Some states are aging faster than others. At least 19% of people living in Delaware, Florida, Hawaii, Maine, Montana, New Hampshire, Pennsylvania, Vermont and West Virginia were 65 or older in 2021, Census estimates. Alaska, California, Colorado, Georgia, Texas and Utah had the youngest populations, with fewer than 16% of residents at retirement age or older.
Having a large population of older adults isn’t necessarily bad for state budgets. Florida has benefited in recent years from an influx of boomers seeking fun in the sun.
“We have done so well from the baby boomers that have been moving into the state since 2011,” Amy Baker, head of the state’s Office of Economic and Demographic Research, told lawmakers earlier this year. “It’s really colored our sales tax collections in particular, because a lot of them move into Florida, they buy their own home, they pay cash, they outfit it, equip it.”
But Baker cautioned that as boomers head into their eighties and nineties, they’ll contribute less to sales tax collections and put more strain on public services. Florida does not tax personal income; it relies on sales taxes on goods to fund state government.
“As they reach 85 and older, they’re not going to be making those purchases of goods,” Baker said. “They’re not buying a new car. They’re not redoing, necessarily, their living room. They become focused on services, which we don’t tax.”
Most states that tax incomes exempt some retirement income, such as Social Security benefits. Pennsylvania does not tax retirement income — such as 401(k) disbursements, pensions, Social Security — at all.
Pennsylvania’s tax structure suggests that in the years to come, taxes may need to rise on working adults to support services for retirees, the state’s Independent Fiscal Office said in its latest long-run budget forecast.
Managing spending on long-term care services provided by Medicaid, the health insurance program for low-income people jointly funded by states and the federal government, will be a challenge as more people reach older ages and become more frail.
People with physical and cognitive disabilities who receive long-term care services comprise about 6% of Medicaid enrollment nationally but account for 37% of federal and state spending through the program, according to KFF, a health policy nonprofit.
Federal rules require state Medicaid programs to cover nursing home care and home health services.
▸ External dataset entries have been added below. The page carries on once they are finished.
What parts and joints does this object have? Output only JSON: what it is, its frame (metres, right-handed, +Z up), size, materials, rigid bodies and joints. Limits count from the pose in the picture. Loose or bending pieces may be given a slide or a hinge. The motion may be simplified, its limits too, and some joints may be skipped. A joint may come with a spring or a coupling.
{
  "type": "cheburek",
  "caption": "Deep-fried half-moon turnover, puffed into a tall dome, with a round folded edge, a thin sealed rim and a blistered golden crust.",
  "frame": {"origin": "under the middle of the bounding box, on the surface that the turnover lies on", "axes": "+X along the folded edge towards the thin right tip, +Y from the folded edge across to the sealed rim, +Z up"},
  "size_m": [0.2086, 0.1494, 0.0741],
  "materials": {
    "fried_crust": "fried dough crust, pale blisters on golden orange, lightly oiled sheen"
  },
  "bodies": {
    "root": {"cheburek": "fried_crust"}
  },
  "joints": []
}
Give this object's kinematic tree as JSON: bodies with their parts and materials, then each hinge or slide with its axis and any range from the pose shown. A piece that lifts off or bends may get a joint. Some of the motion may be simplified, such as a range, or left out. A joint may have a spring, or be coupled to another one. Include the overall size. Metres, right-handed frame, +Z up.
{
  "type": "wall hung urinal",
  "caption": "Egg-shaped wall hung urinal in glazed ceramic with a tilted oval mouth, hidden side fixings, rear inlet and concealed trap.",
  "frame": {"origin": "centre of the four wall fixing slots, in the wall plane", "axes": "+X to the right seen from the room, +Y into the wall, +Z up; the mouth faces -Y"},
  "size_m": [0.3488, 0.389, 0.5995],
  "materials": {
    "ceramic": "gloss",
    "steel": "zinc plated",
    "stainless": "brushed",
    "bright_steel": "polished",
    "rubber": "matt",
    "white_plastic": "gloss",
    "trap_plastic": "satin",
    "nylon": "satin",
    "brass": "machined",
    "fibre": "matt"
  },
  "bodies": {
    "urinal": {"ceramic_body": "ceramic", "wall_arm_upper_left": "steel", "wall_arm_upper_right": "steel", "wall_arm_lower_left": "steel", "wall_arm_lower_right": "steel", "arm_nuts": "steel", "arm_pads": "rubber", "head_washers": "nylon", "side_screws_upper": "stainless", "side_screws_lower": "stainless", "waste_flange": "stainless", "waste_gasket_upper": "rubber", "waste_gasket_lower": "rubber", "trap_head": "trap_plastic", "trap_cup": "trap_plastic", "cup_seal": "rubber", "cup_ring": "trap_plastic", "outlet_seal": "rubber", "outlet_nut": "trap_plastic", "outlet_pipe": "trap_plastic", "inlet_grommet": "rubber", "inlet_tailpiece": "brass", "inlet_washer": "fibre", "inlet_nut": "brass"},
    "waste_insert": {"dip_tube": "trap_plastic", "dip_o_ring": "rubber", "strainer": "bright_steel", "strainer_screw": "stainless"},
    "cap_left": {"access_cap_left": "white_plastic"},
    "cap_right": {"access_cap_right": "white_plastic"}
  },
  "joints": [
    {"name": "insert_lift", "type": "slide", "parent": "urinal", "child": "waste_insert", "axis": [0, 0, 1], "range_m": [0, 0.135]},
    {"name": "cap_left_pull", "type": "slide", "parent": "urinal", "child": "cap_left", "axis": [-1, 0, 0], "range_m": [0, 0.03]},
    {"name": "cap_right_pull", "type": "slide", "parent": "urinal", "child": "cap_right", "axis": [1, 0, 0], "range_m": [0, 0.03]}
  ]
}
But states have a lot of flexibility to determine who is eligible for long-term care and whether to add services such as help with daily tasks and meal delivery. Some blue states, such as New York, have also raised minimum wages for home care workers.
“States have to operate within fairly broad federal rules,” said Priya Chidambaram, a senior policy manager with KFF, “but they do have a lot of discretion when it comes to establishing these policies.”
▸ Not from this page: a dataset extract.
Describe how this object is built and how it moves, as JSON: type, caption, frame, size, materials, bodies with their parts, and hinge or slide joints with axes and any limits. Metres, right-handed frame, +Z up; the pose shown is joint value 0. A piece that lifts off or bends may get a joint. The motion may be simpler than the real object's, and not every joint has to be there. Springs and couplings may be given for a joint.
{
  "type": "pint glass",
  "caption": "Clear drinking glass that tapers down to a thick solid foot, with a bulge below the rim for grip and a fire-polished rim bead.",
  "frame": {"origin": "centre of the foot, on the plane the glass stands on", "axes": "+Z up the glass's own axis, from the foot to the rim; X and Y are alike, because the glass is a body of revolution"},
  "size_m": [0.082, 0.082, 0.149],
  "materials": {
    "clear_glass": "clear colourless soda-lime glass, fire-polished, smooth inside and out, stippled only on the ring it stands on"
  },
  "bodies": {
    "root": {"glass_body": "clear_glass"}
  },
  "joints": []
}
State policy decisions help explain why Medicaid spending on long-term care services and on seniors varies widely from state to state. North Dakota spent $31,239 per senior enrolled in Medicaid in 2021, according to KFF, while Tennessee spent only $5,952.
Not all states track long-term care spending though Medicaid, or make long-run revenue and spending projections. But those that do have identified spending on long-term care as a key cost driver.
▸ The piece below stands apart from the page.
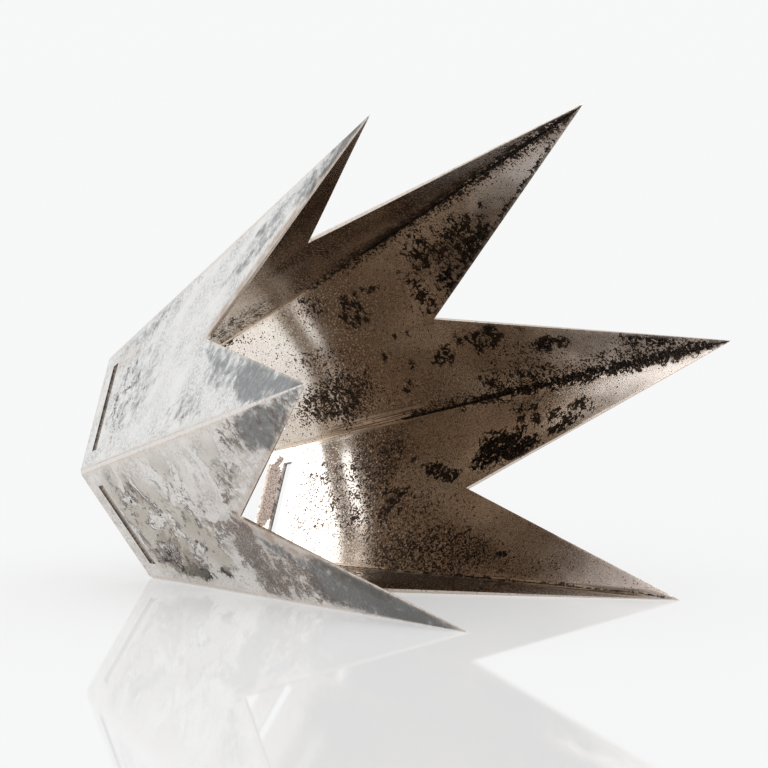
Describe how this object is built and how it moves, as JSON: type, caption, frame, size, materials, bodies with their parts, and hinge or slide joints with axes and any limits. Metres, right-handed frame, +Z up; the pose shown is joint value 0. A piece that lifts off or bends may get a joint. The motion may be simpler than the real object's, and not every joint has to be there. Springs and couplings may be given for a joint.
{
  "type": "desk sculpture",
  "caption": "Hexagonal crown of tarnished silver sheet lying on one side: slotted panels with deep V cuts form a ring of spikes, soldered along the ridges, open at both ends.",
  "frame": {"origin": "bottom centre of the bounding box, on the surface that the object lies on", "axes": "+Z up, the resting panel lies on z = 0; +X along that panel from the narrow open end to the spikes; +Y to the rear"},
  "size_m": [0.1136, 0.108, 0.0908],
  "materials": {
    "silver": "tarnished polished silver with dark spots and streaks",
    "solder": "worn bright silver solder"
  },
  "bodies": {
    "root": {"panel_base": "silver", "panel_rear_lower": "silver", "panel_rear_upper": "silver", "panel_top": "silver", "panel_front_upper": "silver", "panel_front_lower": "silver", "seam_rear_base": "solder", "seam_rear": "solder", "seam_rear_top": "solder", "seam_front_top": "solder", "seam_front": "solder", "seam_front_base": "solder"}
  },
  "joints": []
}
It’s the fastest-growing general fund expenditure in Pennsylvania, according to the Independent Fiscal Office. Spending on the state’s long-term living program for seniors grew by an average of more than 15% a year from Fiscal Year 2019 to 2024.
Analysts project it will grow a further 6% a year through FY 2029. That year, they estimate enrollment will reach 172,200 people, almost twice the number enrolled a decade earlier.
Pennsylvania is just reaching the point where its aging residents need more health care services, said Karen Maynard, a fiscal analyst for the Independent Fiscal Office. “Demographics does move slowly, until it doesn’t.”